As many know, Pat Conroy also penned “The Prince of Tides”.  He is a folk hero in Beaufort, South Carolina.  He loves and waxes eloquently while sharing the ‘low country’ and it’s people with us through his books.  Kathy Brown, who visited Beaufort a few weeks ago, shared with us the name and specifics of a local bookstore he haunts periodically.  It was a wonderful store, small, quaint but more importantly exposed us to some very good local authors’ books.  I will never be a Pat Conroy, or an author of his ilk.  But, some days, I make a good Wayne Flatt.

We are cheap.  This day we splurged.  We bought several books. 

I opened a free paper we picked up during our tour of town and its many hundred to two hundred year old homes.  Stately homes nourished with southern love of ‘good familys’, taken care of with the subtle pride that belongs to a whipped but unbeaten tribe of brothers.  I opened the free paper and the first words that I read was the header for Henry Repeating Arms Company that quietly states:

“There was a time when owning a Henry Rifle was a matter of life or death” 

Under the caption it shows two pictures.  The first is captioned  ”Henry yesterday” showing a group of soldiers from a long ago period when brother fought brother and the states were divided.  The second shows a modern family in front of a log cabin all holding their Henry Rifles.

The War Between the States is over—it is not forgotten here.

This is a state of people who have evolved from working the land and waters of the low country.  Here freshwater and salt water ebb n flow caressing the heavy rich soil into submission, then feeding on it gently, coming together to forge the bounties of each in a natural stew ranging in consistency from soup to pudding.  Here, on both sides of the wet line, nature is plentiful and taken. 

On the wet side are, in part: sport fish, tunas, porgies & snappers, sea bass, grouper, tilefish, sharks, sturgeon & shad, shrimp, crab, lobster, oysters, clams.  Then on the dry side, relatively speaking, are deer, bear, birds including crow, weasel, mink muskrat, skunk, otter, raccoon, opossum, beaver.  There are hunting periods for long guns, bows, handguns and dogs.
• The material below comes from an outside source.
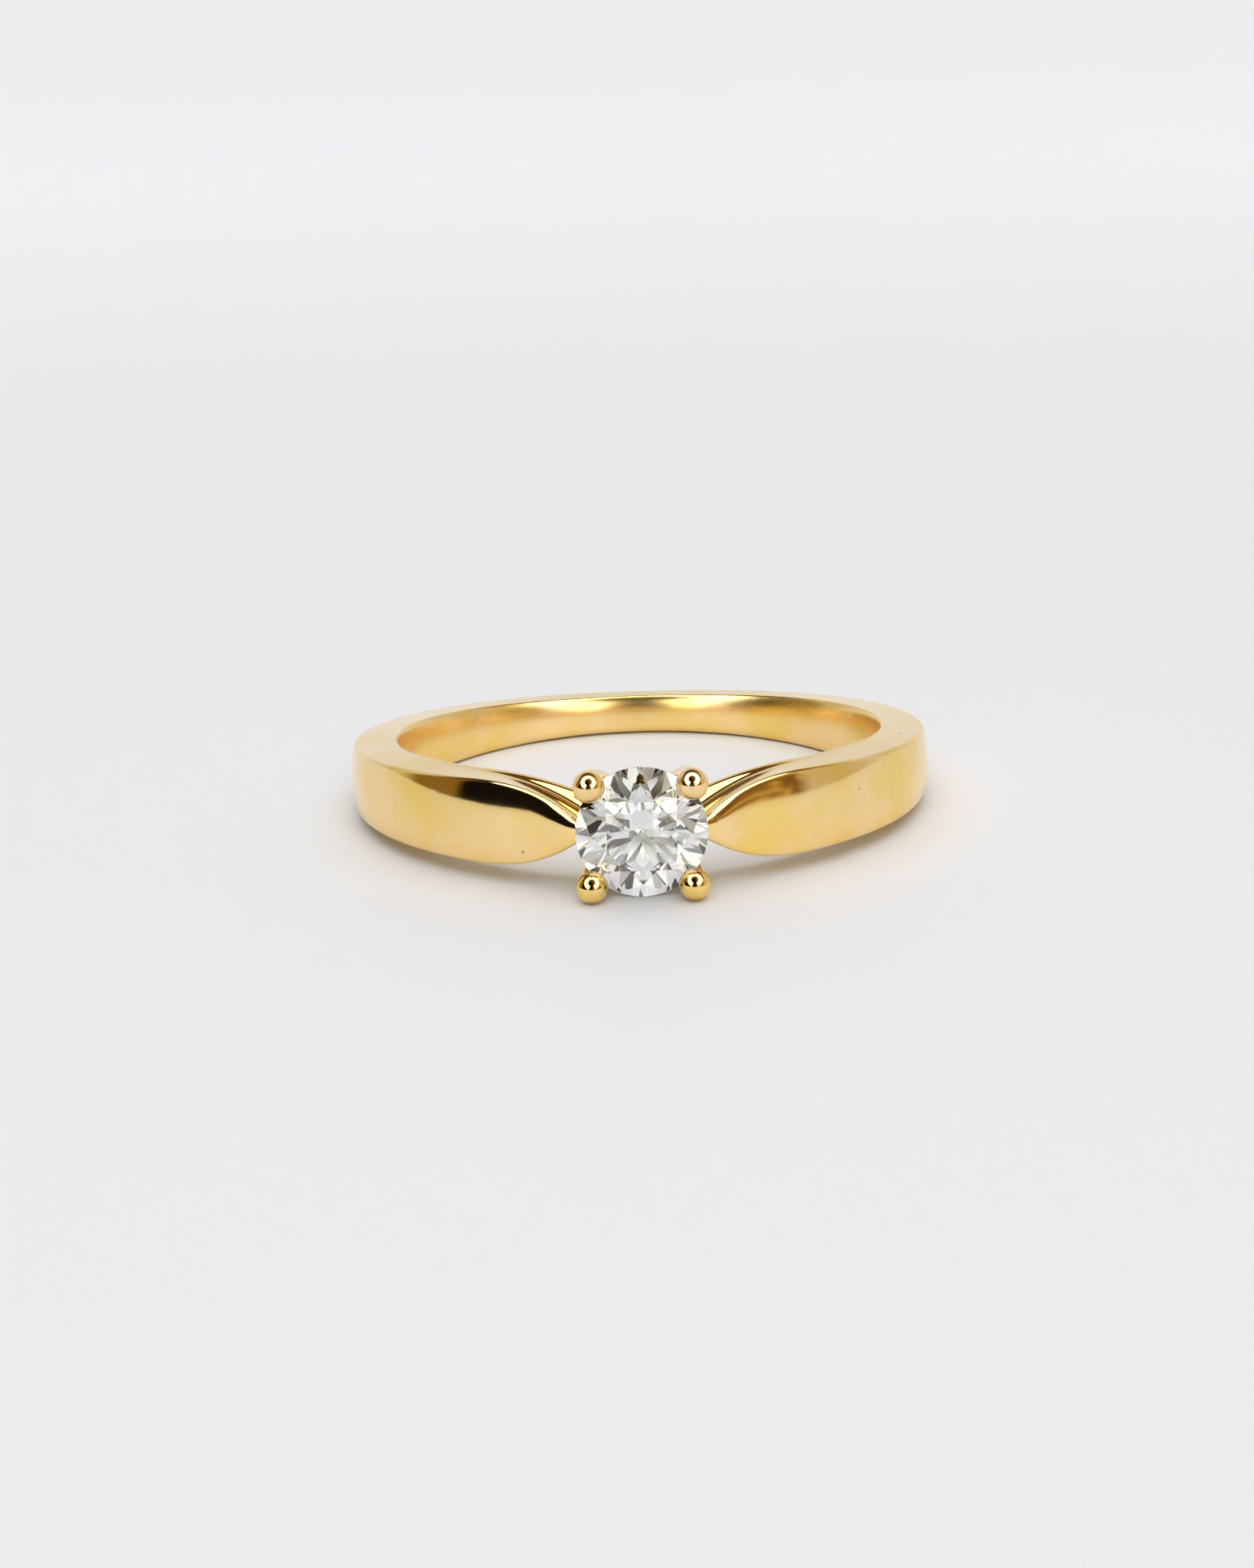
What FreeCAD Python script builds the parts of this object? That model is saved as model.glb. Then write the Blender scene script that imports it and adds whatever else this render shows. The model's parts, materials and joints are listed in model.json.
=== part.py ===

These are gentle souls, with soft hearts carried on straight strong backbones with strong values who love America, but will always be southern family accented by the sound of the slow strong thoughtful draw of southern men and the sweet chocolate lilt of each southern belle.  These are men and women who have an identity they will always be able to claim as their own regardless of the semi-caste system that may still survive.  There are the ‘good families’ that Margaret Evens, editor of the Lowcountry Weekly described in part: “The men still wear polo shirts, penny loafers and the occasional pink sweater to brunch, the women still favor pearls, charm bracelets and floral prints, the homes are still large and formal, the lawns are still impeccable, the old people are still a little crazy and the black folks are still seen only behind the bar”. 

Then there are the common folk.  Those that live in the trailer parks or small houses nestled in the oaks dripping in Spanish moss who often maintain the dignified strength Evan describes as “poor gentry”.  Segregation is now more economic rather then racial it would seem, although we detect the lines have not blurred nearly so much as the laws have.  The people are a pot pourri of southern extremes. There is the ordered chaos of marine boot camp training on Parris Island, the Navy Officers, and usually gentleman, commanding the fast movers that train overhead.  The gentrified trailer parks and the black townships stashed out of sight of the magnificent old homes of the central town and waterfront. 

As our dear new friend Andina Marie Foster pointed out, who I paraphrase:  “The spectrum of human interest and culture is very diverse in Beaufort.  It ranges from the military of Parris Island to old established families and homes, to the rich heritage of the black community, to the shop owners, the hunter-gatherers of sea life, the artist enclave to others with a variety of penchants for life, living and happiness, much like myself, formerly a man that now is a women”.   

In our brief tour of Beaufort we have come to adore the town, the slow, syrupy overlying culture that emulates the sweet thick chocolate flow of the surrounding waters.  We especially enjoyed our all too short visit with Andina to whom I am grateful for her tolerance of my, no doubt, Freudian pronoun slips. 

I bless the cruisers’ mist that shrouds us with the patina of all the sights, sounds, tastes and feelings that the last year has given us.  It allows us to move on to the next oyster, taking with us that which we wish to carry from each venue and thread it like a pearl on our string of life experiences.